Постоянным посетителем танцев был школьный учитель военного дела. После ранения его комиссовали из армии, после чего он возвратился домой в чине лейтенанта и стал преподавателем военного дела. Со школьниками он держался весьма дружелюбно, был с ними, что называется, на короткой ноге. Я был с ним хорошо знаком, поэтому, объяснив причину, попросился переночевать у него дома. Он как-то стушевался, но, поколебавшись, согласился взять меня с собой. После танцев мы пошли к нему. Жил он в деревне Вары, неподалеку от райцентра.

Причина его колебаний мне стала понятна, как только он распахнул дверь своего дома. Такой нищеты я никогда прежде не видел. Шел третий год войны, все продукты выметались из личных хозяйств при помощи налогов подчистую. Хозяева все же постарались принять меня достойно: мать моего учителя положила перед нами две картофелины, и это, по-видимому, было все, что она имела. Мы «поужинали», и я улегся спать на тюфяк без простыни, укрывшись каким-то тряпьем. Мой друг казался сконфуженным, но мне не надо было ничего объяснять, – я все понял. Поутру я встал с тюфяка и, поблагодарив хозяев, удалился, чтобы никогда больше туда не возвращаться. Мы в интернате жили небогато, но все же до подобной нищеты не опускались. Мы сами все производили, а в случае надобности нам, видимо, еще и помогали, чего нельзя сказать о коренных жителях, кормивших своих защитников на протяжении всех лет войны. Они были обречены на нищету и прозябание, о чем я еще буду рассказывать дальше.

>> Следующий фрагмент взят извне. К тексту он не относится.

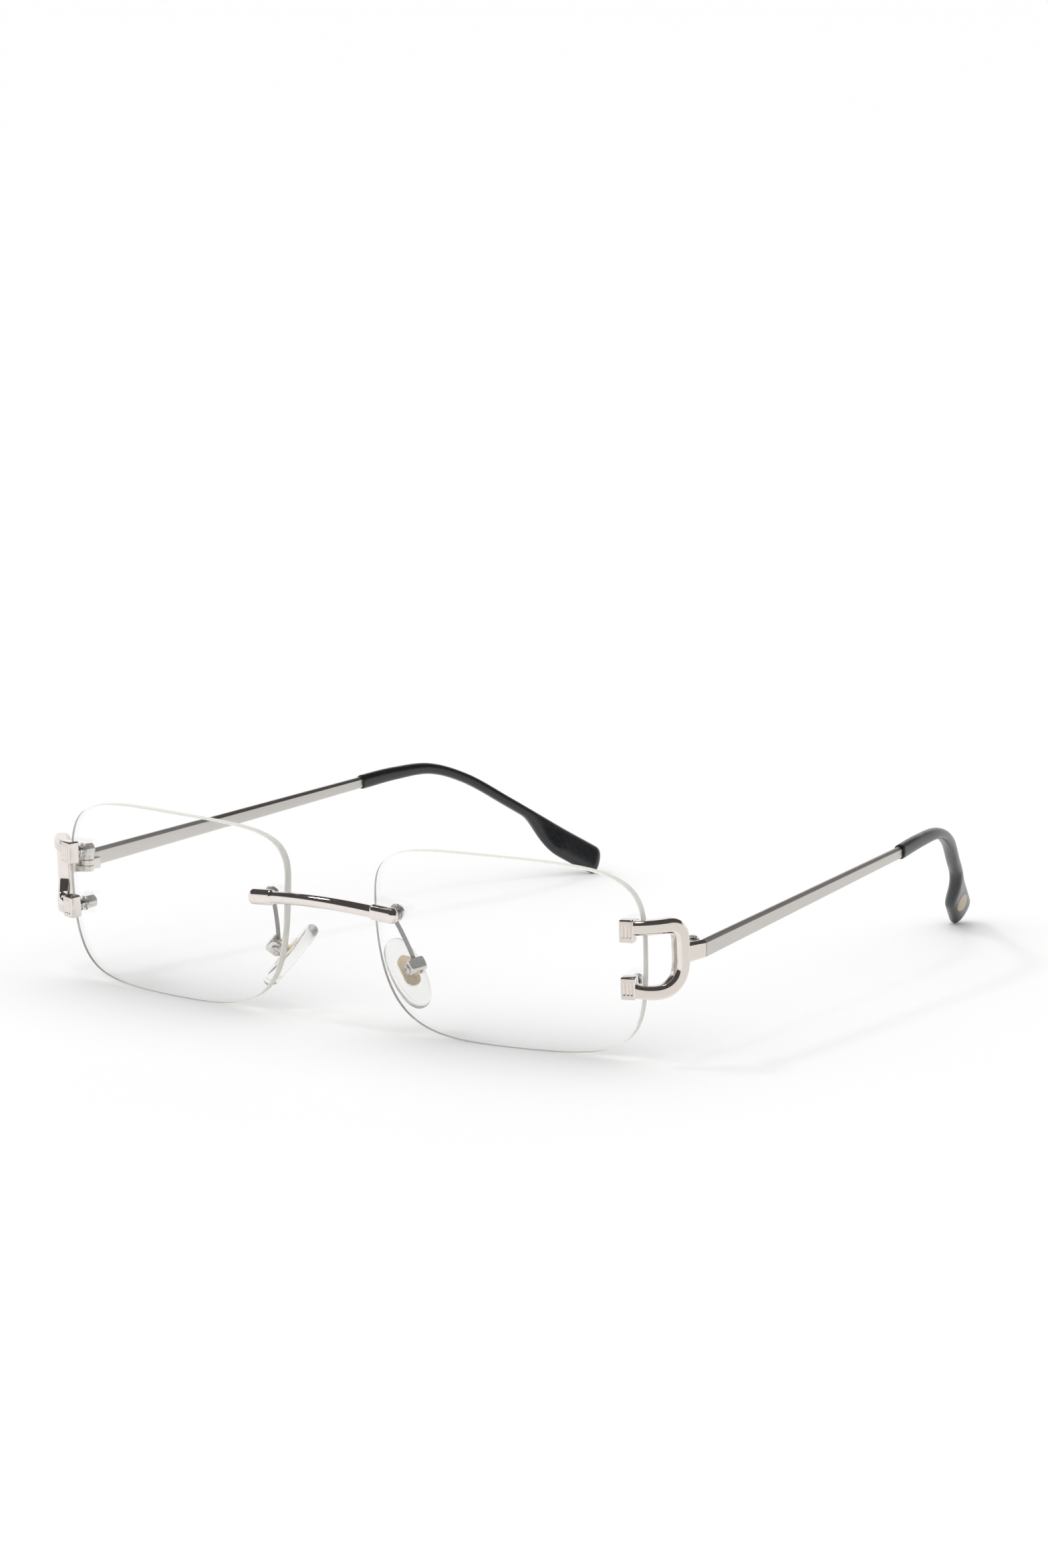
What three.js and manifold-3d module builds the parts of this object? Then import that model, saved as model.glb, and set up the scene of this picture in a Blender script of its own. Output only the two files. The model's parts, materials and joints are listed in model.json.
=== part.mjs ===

За время пребывания в Черновском я закончил восьмой и девятый классы. Учился легко и охотно. В девятом классе у нас не было уроков иностранного языка – как я писал, наш преподаватель немецкого куда-то неожиданно исчез. Вообще в Советском Союзе внезапные исчезновения людей никого не удивляли. Все было так, как это описывал М. Булгаков в романе «Мастер и Маргарита» в отношении «дома 302-бис с нехорошей квартирой 50». Люди исчезали, а оставшиеся лишь пожимали плечами и боялись открыть рот. В моей жизни я столкнулся с подобным событием несколько раз. Еще в Ленинграде из квартиры под нами исчезла семья Гоши Пастака, который учился со мной в одном классе. Они были эстонцами, и их пропажа никого не удивила. То же самое произошло с преподавателем немецкого языка. Он, правда, был поляком, но и его судьба не комментировалась. Не помню, чтобы я задумывался по этому поводу. Раздумья пришли значительно позднее, когда я повзрослел.